Il Southestern
Anatolia Project (Güneydoğu Anadolu
Projesi) è uno dei progetti della grande Turchia targata Erdoğan. Come
il taglio del secondo Bosforo, come e più del
restyling di Istanbul che elimina il Gezi Park. Messo in cantiere nel
2005 ha
l’obiettivo di proporre uno sviluppo sostenibile di un’area abitata da 9
milioni di persone che copre ben nove province (Adıyaman, Batman,
Diyarbakır, Gaziantep, Kilis, Siirt, Şanlıurfa, Mardin, Şırnak) comprese
nel bacino del Tigri ed Eufrate, quelli dell’antica
Mesopotamia. Il tutto “per razionalizzare l’utilizzo dell’acqua con
finalità idroelettriche,
d’irrigazione agricola e relative a infrastrutture, educazione e
salute”. Così recita
il progetto la cui ultimazione è prevista per il 2017. Lungo il corso
dei due
fiumi sono previste ventidue dighe che consentiranno di distribuire
acqua a
1.82 milioni di ettari di terreno, alcune: Karakaya, Atatürk, Birecik,
sono attive da tempo. A esse s’aggiungono diciannove centrali
idroelettriche che produrranno ¼ dell’energia nazionale. Il costo del
mega
bacino, considerato fra i più ampi del mondo, ammontava sino al 2013 a
circa 20
miliardi di dollari, ne sono stati spesi già 22. Negli anni son venuti
meno
diversi finanziatori europei e oggi il piano è sostenuto da capitali
quasi
esclusivamente interni. In linea col sentire della Grande Turchia di
Atatürk, che già aveva
vagheggiato una rete simile nelle province del sud-est. Poi tutto si
fermò sino
alla soglia degli anni Ottanta in cui l’establishment rilanciava
l’intenzione
di rivitalizzare questa zona di passaggio verso il Medio Oriente.

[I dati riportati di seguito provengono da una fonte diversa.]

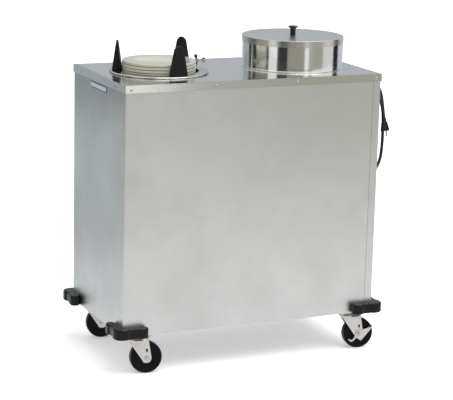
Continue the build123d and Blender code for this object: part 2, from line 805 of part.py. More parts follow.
def report_cord():
    """Print the cord's radii, lengths, volumes and the coil's least gap to itself."""
    section = RegularPolygon(cord_radius, cord_sides).area
    coil, tail = coil_path(), tail_path()
    print("tail radii", [round(radius) for radius in route_radii(tail_points)])
    for name, length in (("cord_coil", coil.length), ("cord_tail", tail.length),
                         ("cord_lead", lead_drop)):
        ratio = parts[name].volume / (section * length)
        print(name, "length", round(length, 1), "volume over section times length", round(ratio, 4))
    count = int(coil.length / 2)
    points = [coil @ (i / count) for i in range(count + 1)]
    apart = int(12 * cord_diameter / 2)
    gaps = [(p - q).length for i, p in enumerate(points) for q in points[i + apart:]]
    print("least gap of the coil to itself", round(min(gaps) - cord_diameter, 2))


os.makedirs("parts", exist_ok=True)
build()
report_cord()
for node, shape in parts.items():
    export_step(shape, f"parts/{node}.step")
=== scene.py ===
"""Looks of the heated plate dispenser cart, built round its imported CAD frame.

Sizes are in millimetres, as in the part's source, and a mesh is scaled to metres when it becomes
a piece. +Z is up, +X runs along the length to the lid, and -Y is the front.
"""

import logging
from dataclasses import dataclass
from enum import Enum
from math import atan2, cos, hypot, pi, radians, sin
from typing import Callable, Iterator, Optional, Sequence, Union

import bmesh
import bpy
from mathutils import Euler, Matrix, Vector

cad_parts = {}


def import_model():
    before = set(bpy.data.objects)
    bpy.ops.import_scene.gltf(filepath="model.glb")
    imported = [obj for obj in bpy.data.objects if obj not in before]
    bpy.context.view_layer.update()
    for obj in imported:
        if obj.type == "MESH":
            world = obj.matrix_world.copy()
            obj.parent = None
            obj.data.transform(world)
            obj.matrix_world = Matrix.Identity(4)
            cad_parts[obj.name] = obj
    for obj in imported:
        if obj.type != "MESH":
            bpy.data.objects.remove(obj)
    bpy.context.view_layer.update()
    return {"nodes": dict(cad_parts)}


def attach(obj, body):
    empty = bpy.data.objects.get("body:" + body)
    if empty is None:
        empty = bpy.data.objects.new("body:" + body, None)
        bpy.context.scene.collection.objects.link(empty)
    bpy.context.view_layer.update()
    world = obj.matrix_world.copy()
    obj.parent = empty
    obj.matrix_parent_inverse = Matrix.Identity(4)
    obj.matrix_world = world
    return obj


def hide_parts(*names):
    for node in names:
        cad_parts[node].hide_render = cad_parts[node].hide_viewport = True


LOG = logging.getLogger("dispenser_cart")
METRES = 0.001
Colour = tuple[float, float, float, float]
Rgb = tuple[int, int, int]
Point2 = tuple[float, float]
Point3 = tuple[float, float, float]
Range = tuple[float, float]
Corners = Sequence[int]
Where = Callable[[bmesh.types.BMEdge], bool]

WHITE: Colour = (1.0, 1.0, 1.0, 1.0)
WELL_CENTRES: dict[str, Point2] = {"left": (-0.234, 0.005), "right": (0.234, 0.005)}   # metres
CAP_TOP = 914.0
CONTROLS_Y = 204.0
TOGGLE_X, PILOT_X = -17.0, 7.0
PANEL_X, PANEL_Y = 437.0, 227.0      # outer faces of the wrap panels


def tone(rgb: Rgb, share: float = 1.0) -> Colour:
    """Turn a display colour into the linear one that a shader takes.

    Args:
        rgb: Red, green and blue, 0 to 255.
        share: How much of its light is kept.

    Returns:
        The linear colour with an alpha of 1.
    """
    def linear(value: float) -> float:
        """Undo the display curve for one channel."""
        part = value / 255
        return share * (part / 12.92 if part <= 0.04045 else ((part + 0.055) / 1.055) ** 2.4)

    red, green, blue = (linear(value) for value in rgb)
    return red, green, blue, 1.0


# ---------------------------------------------------------------- shader graphs
def operation(name: str, swapped: bool = False) -> Callable[["Sock", "Value"], "Sock"]:
    """An operator on sockets that adds one Math node.

    Args:
        name: The Math node's operation.
        swapped: Whether the other value comes first.

    Returns:
        The operator.
    """
    def apply(self: "Sock", other: "Value") -> "Sock":
        """Add the node and hand back its result."""
        left, right = (other, self) if swapped else (self, other)
        return self.graph.node("ShaderNodeMath", {"operation": name}, {0: left, 1: right})

    return apply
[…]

Tuttora il piano propaganda un crescente sviluppo sostenibile
della regione che ha
incrementato l’export a livelli esponenziali: da 689 milioni di dollari
agli 8
miliardi attuali, cifre confermate di recente dal presidente della Gap
Sadrettin Karahocagil in faccia a qualsivoglia crisi. Riguardo alla diga
di Ilisu il progetto s’incastra
su un problemino etnico, socio-politico e culturale: l’immersione di una
vastissima area abitata dalla popolazione kurda che viene deportata
altrove. Decine
di paesi e villaggi, sessantamila abitanti. E la scomparsa di siti
archeologici
considerati patrimonio dell’umanità di cui la cittadina di Hasankeyf,
culla d’una
civiltà di 10.000 anni di storia, assurge a simbolo. L’accusa della
gente di
quei luoghi, dei comitati in cui s’è organizzata, dei politici interni e
delle
personalità internazionali che solidarizzano con la protesta è che il
governo
turco miri a cancellare le tracce d’una presenza mai digerita e
da sempre oppressa, la
comunità kurda, oppure perseguitata sino al genocidio, quella armena. Le
autorità di Ankara sostengono che alcuni monumenti verranno smontati,
trasferiti e salvati, come fecero gli egiziani coi tempi di Abu Simbel
quando
fu varata la diga Assuan. Chi contesta obietta che accanto alle vestigia
esiste
un’identità, un’unicità geo-storica dei luoghi che non può essere
trasferita
altrove. Ci sono donne e uomini che da generazioni si tramandano queste
radici.
Ed esistono memorie recentissime, come quelle delle ragazze della
cittadina
millenaria, rivissute in uno spazio temporale di appena un quindicennio.
Sono
ricordi di fine anni Novanta che trasmettono profonde emozioni.